Copy every line that mentions the word "caption".

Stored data
..........
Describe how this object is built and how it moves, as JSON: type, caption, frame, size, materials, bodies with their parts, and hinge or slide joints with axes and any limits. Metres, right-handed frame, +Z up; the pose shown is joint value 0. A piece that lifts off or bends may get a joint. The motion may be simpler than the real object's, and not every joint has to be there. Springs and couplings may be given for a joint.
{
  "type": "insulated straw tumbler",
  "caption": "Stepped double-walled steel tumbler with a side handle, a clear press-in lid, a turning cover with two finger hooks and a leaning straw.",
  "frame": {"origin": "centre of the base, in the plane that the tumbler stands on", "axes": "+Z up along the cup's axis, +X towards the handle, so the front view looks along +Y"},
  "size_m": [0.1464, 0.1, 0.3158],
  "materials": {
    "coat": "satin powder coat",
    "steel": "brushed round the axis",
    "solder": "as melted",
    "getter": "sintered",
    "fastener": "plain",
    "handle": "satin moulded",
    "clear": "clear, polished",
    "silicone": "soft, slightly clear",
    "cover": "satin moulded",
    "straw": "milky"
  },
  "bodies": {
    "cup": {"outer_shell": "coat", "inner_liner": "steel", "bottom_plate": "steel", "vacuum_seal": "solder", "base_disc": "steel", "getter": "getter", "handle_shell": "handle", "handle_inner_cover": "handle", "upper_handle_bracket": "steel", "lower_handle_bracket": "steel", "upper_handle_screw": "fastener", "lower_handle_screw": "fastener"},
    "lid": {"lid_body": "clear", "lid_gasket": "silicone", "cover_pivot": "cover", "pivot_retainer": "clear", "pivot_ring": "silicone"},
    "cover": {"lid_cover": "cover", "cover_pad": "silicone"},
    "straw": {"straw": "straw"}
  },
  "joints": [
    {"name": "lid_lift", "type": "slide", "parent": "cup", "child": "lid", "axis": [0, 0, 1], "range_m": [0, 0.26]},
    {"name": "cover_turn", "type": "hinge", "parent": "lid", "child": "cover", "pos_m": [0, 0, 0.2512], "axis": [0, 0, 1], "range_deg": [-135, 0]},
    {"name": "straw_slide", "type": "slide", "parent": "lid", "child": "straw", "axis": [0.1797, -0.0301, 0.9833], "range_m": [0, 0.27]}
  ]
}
..........
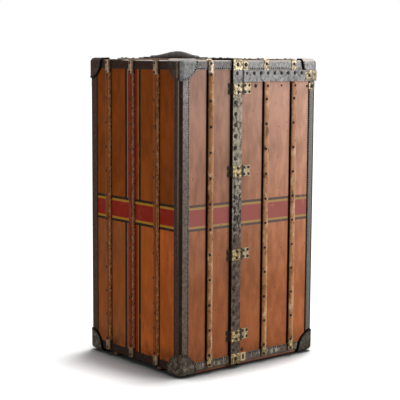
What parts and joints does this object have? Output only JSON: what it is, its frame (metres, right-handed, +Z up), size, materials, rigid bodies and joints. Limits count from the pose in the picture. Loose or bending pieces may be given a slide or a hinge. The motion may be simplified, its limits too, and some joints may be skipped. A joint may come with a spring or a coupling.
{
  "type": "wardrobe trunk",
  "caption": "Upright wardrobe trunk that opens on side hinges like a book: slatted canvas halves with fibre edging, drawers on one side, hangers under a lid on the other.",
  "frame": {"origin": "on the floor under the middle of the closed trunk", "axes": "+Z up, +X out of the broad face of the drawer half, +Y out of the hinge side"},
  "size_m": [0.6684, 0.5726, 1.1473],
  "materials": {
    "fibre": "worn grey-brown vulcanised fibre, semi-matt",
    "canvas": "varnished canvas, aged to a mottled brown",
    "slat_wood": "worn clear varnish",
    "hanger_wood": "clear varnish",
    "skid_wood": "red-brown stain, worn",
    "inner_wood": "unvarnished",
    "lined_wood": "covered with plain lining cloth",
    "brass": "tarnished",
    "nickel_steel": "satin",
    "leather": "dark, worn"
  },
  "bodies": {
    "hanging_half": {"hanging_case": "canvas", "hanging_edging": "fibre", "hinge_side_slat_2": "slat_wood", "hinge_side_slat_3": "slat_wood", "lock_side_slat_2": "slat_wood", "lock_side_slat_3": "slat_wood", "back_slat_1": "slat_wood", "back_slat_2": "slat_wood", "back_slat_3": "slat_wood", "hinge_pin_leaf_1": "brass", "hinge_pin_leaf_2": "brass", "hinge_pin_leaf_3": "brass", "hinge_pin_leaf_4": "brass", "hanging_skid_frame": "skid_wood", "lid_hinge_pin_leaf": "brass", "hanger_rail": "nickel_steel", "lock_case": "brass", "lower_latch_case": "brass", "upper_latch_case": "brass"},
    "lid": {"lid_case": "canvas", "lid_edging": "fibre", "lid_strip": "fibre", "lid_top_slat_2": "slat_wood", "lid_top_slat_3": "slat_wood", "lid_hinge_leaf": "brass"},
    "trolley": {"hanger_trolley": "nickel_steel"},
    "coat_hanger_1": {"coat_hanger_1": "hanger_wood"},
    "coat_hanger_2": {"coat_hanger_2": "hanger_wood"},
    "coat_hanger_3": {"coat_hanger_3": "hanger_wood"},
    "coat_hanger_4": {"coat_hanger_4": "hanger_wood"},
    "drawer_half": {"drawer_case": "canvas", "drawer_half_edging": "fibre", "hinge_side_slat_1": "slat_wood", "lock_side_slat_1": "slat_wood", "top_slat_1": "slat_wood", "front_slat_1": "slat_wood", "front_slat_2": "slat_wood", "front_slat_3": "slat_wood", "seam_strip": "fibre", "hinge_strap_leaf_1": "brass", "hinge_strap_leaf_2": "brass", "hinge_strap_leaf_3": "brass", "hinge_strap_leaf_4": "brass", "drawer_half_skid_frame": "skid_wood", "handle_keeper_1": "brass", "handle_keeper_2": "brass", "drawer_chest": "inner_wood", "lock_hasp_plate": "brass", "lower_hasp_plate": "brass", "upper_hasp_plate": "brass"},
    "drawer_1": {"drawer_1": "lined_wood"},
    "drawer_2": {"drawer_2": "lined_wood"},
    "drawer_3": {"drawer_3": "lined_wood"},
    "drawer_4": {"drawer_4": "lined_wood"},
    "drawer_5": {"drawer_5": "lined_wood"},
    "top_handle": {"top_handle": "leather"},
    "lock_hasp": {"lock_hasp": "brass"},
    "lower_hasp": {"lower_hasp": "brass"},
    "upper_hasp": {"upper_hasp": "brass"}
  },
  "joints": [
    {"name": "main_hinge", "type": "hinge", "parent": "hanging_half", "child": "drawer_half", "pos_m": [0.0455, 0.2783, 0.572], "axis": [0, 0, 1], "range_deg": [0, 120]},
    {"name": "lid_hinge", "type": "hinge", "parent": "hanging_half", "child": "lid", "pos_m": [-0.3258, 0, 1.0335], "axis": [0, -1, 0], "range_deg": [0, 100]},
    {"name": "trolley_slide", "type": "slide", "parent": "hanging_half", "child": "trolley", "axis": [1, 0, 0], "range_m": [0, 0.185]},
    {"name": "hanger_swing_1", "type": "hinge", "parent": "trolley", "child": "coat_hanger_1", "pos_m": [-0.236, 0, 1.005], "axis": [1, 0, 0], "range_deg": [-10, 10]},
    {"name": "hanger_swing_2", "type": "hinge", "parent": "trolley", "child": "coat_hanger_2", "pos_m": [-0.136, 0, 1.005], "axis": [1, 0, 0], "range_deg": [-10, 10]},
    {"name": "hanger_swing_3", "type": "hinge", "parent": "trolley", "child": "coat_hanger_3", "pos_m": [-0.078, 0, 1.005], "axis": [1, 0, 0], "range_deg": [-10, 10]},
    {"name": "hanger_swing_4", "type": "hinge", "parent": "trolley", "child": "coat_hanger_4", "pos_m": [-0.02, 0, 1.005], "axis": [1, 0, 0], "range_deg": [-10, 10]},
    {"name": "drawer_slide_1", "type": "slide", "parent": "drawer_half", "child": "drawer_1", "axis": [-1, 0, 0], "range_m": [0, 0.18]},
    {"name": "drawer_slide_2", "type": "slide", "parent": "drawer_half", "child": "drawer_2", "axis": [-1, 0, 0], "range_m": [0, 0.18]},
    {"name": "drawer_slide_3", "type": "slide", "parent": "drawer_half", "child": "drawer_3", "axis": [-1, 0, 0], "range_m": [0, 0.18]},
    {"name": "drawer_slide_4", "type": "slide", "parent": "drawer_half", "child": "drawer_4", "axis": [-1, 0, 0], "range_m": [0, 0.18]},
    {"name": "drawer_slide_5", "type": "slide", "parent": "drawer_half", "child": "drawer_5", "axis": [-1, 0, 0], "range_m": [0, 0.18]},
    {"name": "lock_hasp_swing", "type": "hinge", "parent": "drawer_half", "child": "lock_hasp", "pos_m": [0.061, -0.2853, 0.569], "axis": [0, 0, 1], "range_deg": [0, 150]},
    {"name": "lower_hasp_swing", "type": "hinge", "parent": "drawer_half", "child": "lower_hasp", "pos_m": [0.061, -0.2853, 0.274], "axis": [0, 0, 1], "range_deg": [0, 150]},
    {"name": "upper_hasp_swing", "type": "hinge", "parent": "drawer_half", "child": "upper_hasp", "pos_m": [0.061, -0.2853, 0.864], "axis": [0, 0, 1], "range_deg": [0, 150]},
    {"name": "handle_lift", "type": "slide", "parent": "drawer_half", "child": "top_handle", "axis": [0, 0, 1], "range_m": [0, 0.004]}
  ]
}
..........
ANSWER TO THE EXERCISE
Describe how this object is built and how it moves, as JSON: type, caption, frame, size, materials, bodies with their parts, and hinge or slide joints with axes and any limits. Metres, right-handed frame, +Z up; the pose shown is joint value 0. A piece that lifts off or bends may get a joint. The motion may be simpler than the real object's, and not every joint has to be there. Springs and couplings may be given for a joint.
  "caption": "Stepped double-walled steel tumbler with a side handle, a clear press-in lid, a turning cover with two finger hooks and a leaning straw.",
  "caption": "Upright wardrobe trunk that opens on side hinges like a book: slatted canvas halves with fibre edging, drawers on one side, hangers under a lid on the other.",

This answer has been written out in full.